5. Action Theory of Persuasion

 Parallels the Decision Process

 Actions:  1. Does the need for action exist?
    2. Is there a choice of action?
    3. Will the habitual action suffice?
    4. Reduction of alternative courses.
    5. Choice of preferred action.
    6. Decision to take action.
 

 Persuasion Tactics:

 1. Changing the relative attractive of choices
  Similar to Multi-attribute

 2. Change the decision Process

  1. Provoke and stimulate the process
  2. Shift the decision step
  3. Increase or decrease the complexity
  4. Increase or decrease the uncertainty
  5. Frame the decision process
 

7. Communication Theory

 Source > Message > Channel > Receiver

 a. Source Factors- The basic idea is that characteristics of the person delivering the message affect the reception and acceptanace of the message.

      1. Credibility- we are more likely to pay attention to and more likely to believe someone whom we perceive as being credible.

      2. Attractiveness- we are more likely to pay attention to and more likely to believe someone whom we perceive as being attractive. (Liking, Similarity)

      3. Power- Our ability to influence others depends on our power.  Power is defined as the capacity to influence.

             Types of Power:

                Reward Power- ability to reward
                Coervice Power-ability to punish
                Legitamate Power- power from position or role
                Referent Power- from the desire to identify
                Expert Power - from source's expertise
                Information Power- logical argument

 b. How source factors work

      1. Increase attention and learning
      2. Bias Evaluations
      3. Reduce counter arguing

 c. Message Style

      1. Speed of Delivery

      2. Figurative Language

           Similes-like, as
           Metaphors

           Image Processing- verbal and visual processing

 d. Message Content

      1. Attributes vs. Benefits

           What type of information does the person want and need.

      2. Rational vs. Emotional

           What the person thinks.
           How the person feels.

      3. ELM-Elaboration Likelihood Model (Handout) Petty & Cacioppo

          The Elaboration Likelihood Model examines two alternative routes to persuasion.  One in which the target processes the relevant information and makes a                 decision based on the information (attitude change), and one in which the target does not or can not process the relevant information so he relies on                            peripheral cues to decide what to do.  The central route requires both the ability and motivation to process the information presented.  

8. Compliance Strategies

 Compliance strategies are influence strategies that are more likely to produce certain behaviors but not change attitudes.  A number of selling tactics (some high pressure) are based on these ideas.  Not advocating but fun to talk about.

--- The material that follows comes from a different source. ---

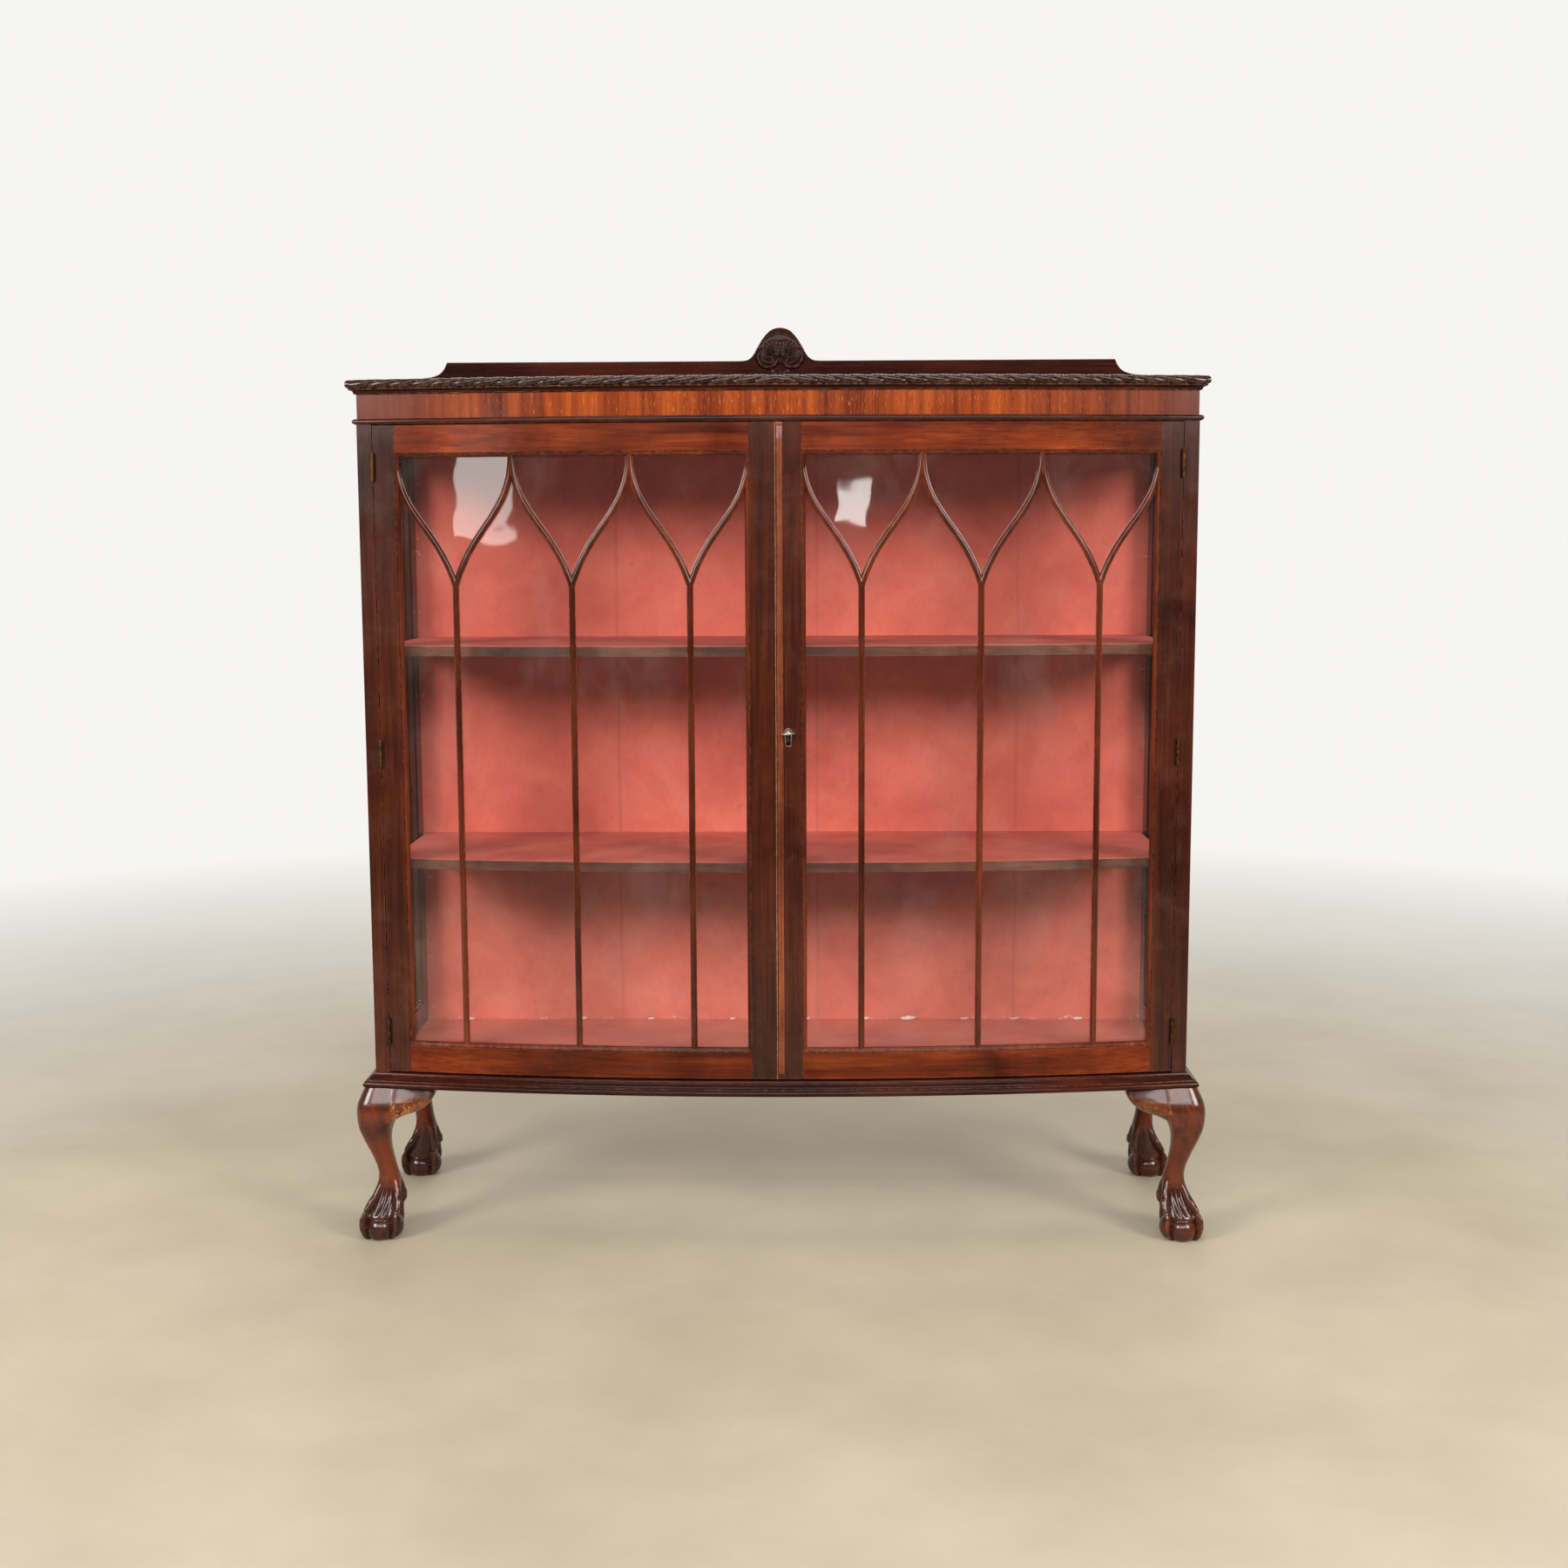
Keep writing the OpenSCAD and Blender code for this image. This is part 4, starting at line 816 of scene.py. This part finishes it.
def make_legs():
    """The four legs, turned out from their corners."""
    for name, sign_x, y, sign_y in (
            ("leg_front_left", -1, CORNER, -1), ("leg_front_right", 1, CORNER, -1),
            ("leg_rear_left", -1, REAR_LEG_Y, 1), ("leg_rear_right", 1, REAR_LEG_Y, 1)):
        piece = make(name + "_carved", [leg_part(sign_x, y, sign_y)], "cabinet", leg_wood,
                     [name], 62)
        soften = piece.modifiers.new("soften", "SMOOTH")
        soften.factor = 0.35
        soften.iterations = 1


BLOCK_LOW = [  # distance from the corner, height of the lower edge
    (25, 179.5), (34, 183), (44, 186.6), (54, 189.8), (64, 193.8), (72, 198.8), (79, 205), (84, 211.4),
    (87, 217.6), (88, 223), (88.6, 228.5)]


def knee_face(z):
    """How far the knee stands out of the corner plane beside a block, at a height."""
    outer, inner, power = smooth_rows(z)
    centre, r = (outer + inner) / 2, (outer - inner) / 2
    u = np.clip((-25 - centre) / r, -0.97, 0)
    square = flank_power(z, power)
    return centre + r * (1 - abs(u) ** square) ** (1 / square)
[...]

 1. Consistency Principle-once a person commits to a position,
  he/she is more likely to comply with requests
  that are consistent with that position
   Four Walls-Build a sequence that the person agrees with.
   Foot-in-the-door- 1st a little commitment, then a big one.
   Low Balling-get commitment first, then add things to it

  2. Scarcity Principle-the more limited or scarce something is the more people want it.

 3. Friendship/Liking Principle-people are more
  willing to comply to a request from someone
  that they perceive likes them.

 4. Reciprocity Principle- psychological obligation
  to repay someone.  Give them something.
  Door-in-the face.  Ask for a big commitment, then a smaller one.

 5. Social Validation-more willing to comply if
  he /she perceives that others are doing the
  same.


Persuasion Check List

1. Establish Credibility

2. Use a postive/ tactful tone.

3. Make you purpose and presentation clear.

4. Present strong evidence to support your position.

5. Tailor you aurguement to your listener.

6. Appeal to the subject's self-interest.